## BEGIN

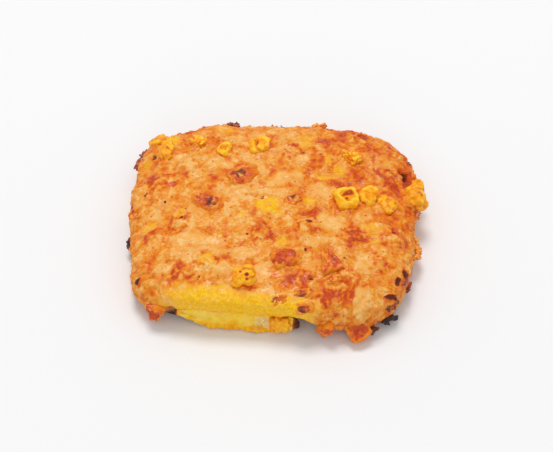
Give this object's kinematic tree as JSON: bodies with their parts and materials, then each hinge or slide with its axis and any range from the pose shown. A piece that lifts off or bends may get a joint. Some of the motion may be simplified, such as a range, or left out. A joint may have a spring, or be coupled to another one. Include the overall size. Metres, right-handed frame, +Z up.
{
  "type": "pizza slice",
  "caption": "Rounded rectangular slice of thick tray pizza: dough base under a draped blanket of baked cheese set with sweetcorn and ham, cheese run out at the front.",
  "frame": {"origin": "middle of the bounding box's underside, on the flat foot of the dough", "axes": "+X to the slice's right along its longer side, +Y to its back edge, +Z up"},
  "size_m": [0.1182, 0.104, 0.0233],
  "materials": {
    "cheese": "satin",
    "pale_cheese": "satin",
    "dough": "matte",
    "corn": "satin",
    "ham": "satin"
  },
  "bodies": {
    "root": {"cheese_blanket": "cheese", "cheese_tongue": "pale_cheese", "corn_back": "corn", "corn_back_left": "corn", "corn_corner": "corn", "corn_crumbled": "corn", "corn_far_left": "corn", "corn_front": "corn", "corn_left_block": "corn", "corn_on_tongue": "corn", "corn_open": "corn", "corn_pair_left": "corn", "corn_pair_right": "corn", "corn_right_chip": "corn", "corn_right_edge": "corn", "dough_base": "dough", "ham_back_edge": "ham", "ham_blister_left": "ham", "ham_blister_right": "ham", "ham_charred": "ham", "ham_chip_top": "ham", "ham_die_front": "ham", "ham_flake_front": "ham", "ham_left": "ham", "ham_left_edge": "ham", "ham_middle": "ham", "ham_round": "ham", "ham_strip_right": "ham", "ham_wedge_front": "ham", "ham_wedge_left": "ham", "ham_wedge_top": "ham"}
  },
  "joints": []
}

## END
## BEGIN

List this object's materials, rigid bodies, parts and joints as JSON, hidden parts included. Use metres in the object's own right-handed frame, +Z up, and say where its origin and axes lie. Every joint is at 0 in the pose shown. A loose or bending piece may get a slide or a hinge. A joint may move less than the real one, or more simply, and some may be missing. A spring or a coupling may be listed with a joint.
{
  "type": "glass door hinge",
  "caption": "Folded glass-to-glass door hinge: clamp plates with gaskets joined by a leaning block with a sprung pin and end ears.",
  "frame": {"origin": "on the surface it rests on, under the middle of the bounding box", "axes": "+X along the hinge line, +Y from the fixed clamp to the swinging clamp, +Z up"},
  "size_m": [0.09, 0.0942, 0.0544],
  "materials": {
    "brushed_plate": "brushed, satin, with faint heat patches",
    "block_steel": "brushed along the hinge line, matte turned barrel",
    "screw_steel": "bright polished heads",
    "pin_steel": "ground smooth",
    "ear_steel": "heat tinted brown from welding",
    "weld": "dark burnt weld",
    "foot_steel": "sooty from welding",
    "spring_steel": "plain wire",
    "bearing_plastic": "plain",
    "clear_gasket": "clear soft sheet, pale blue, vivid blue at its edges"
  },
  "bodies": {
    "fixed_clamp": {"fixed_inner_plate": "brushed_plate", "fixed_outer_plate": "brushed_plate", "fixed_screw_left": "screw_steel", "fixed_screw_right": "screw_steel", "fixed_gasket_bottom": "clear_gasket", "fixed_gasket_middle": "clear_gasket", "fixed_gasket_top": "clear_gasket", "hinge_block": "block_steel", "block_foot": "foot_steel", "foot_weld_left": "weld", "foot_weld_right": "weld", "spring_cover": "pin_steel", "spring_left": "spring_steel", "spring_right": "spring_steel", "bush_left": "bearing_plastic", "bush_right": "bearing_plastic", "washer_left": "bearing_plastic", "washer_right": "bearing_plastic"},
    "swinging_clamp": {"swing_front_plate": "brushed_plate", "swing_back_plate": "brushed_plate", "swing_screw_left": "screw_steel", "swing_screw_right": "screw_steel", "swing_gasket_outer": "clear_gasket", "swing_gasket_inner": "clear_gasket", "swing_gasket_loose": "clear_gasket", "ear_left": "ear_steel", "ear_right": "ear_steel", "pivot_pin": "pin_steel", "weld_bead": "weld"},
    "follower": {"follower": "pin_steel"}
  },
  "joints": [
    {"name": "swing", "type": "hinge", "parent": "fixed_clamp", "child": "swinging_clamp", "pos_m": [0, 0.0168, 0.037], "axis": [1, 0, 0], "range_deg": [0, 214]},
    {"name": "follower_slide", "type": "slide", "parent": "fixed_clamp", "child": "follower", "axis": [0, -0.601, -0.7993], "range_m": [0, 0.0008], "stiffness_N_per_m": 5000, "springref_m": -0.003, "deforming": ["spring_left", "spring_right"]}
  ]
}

## END

◆ GIVEN TASK: Scan the material above. Copy each line that holds the word "JSON".

◆ EXERCISE RESPONSE:
Give this object's kinematic tree as JSON: bodies with their parts and materials, then each hinge or slide with its axis and any range from the pose shown. A piece that lifts off or bends may get a joint. Some of the motion may be simplified, such as a range, or left out. A joint may have a spring, or be coupled to another one. Include the overall size. Metres, right-handed frame, +Z up.
List this object's materials, rigid bodies, parts and joints as JSON, hidden parts included. Use metres in the object's own right-handed frame, +Z up, and say where its origin and axes lie. Every joint is at 0 in the pose shown. A loose or bending piece may get a slide or a hinge. A joint may move less than the real one, or more simply, and some may be missing. A spring or a coupling may be listed with a joint.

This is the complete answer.